5. Cultural Etiquette
China, like many Asian countries, is a ‘Saving Face’ culture. Thus, the way to get around conflicts is to never be antagonistic or put a Chinese person down in public or in front of others. The best way is to be polite, despite the situation. Allowing a person to have their honor or dignity as you negotiate through a challenging situation is the best way to perhaps win a battle. Otherwise, it can quickly escalate to into a fight where the other person may refuse to back down.
6. Where is the Toilet?
Toilets can be found in airport, local markets, supermalls and metro platforms. Always look for the standard womens/mens toilet signs to direct you there. Unless you’re in a highly westernized environment, expect a squat toilet. Don’t know how to use one? Check out my video and tips.
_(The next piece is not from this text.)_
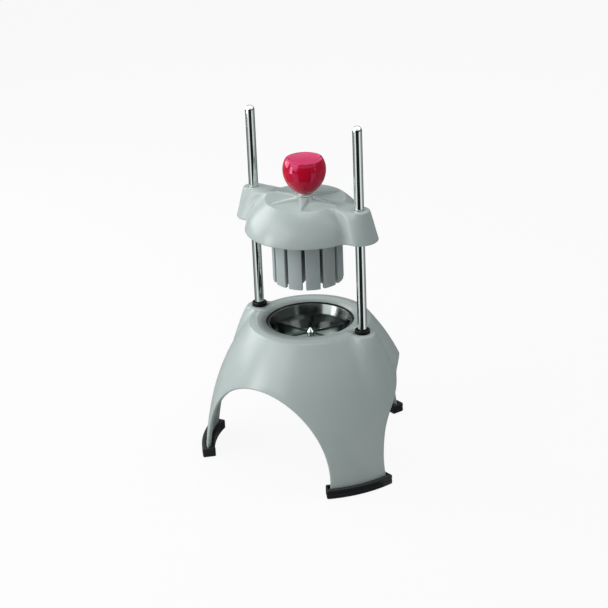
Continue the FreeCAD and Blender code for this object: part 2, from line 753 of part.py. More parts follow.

*Always bring tissues for toilet paper and hand sanitizer. Chinese restrooms don’t always have toilet paper. If you ladies feel uncomfortable with the idea of using a squat toilet, you might want to invest in a feminine urinary device.
7. The China Visa
China has a 72 hour transit visa! Exceptions are if you’re from Hong Kong, Japan, Taiwan, Macau and the Bahamas (please check your country requirements beforehand). For trips longer than 72 hours, you’ll need to get a regular visa. For Americans, your information has to be hand-delivered to the Chinese embassy and you’ll pay $140. For that cost, you can either get anywhere from a single entry for 3 months to a multiple entry for ten years. It depends on how many times you’re planning to visit China, but as all the rates are same, I’d get the multiple entry for ten years to be safe.
The pollution in China can get bad. Very bad. Some of the Chinese facemasks I’ve seen look like air raid masks. It’s helpful to invest in a facemask of some sort in the case you encounter it… and still, it might not feel like it does much. Stay hydrated and during bad pollution days, try to find indoor activities.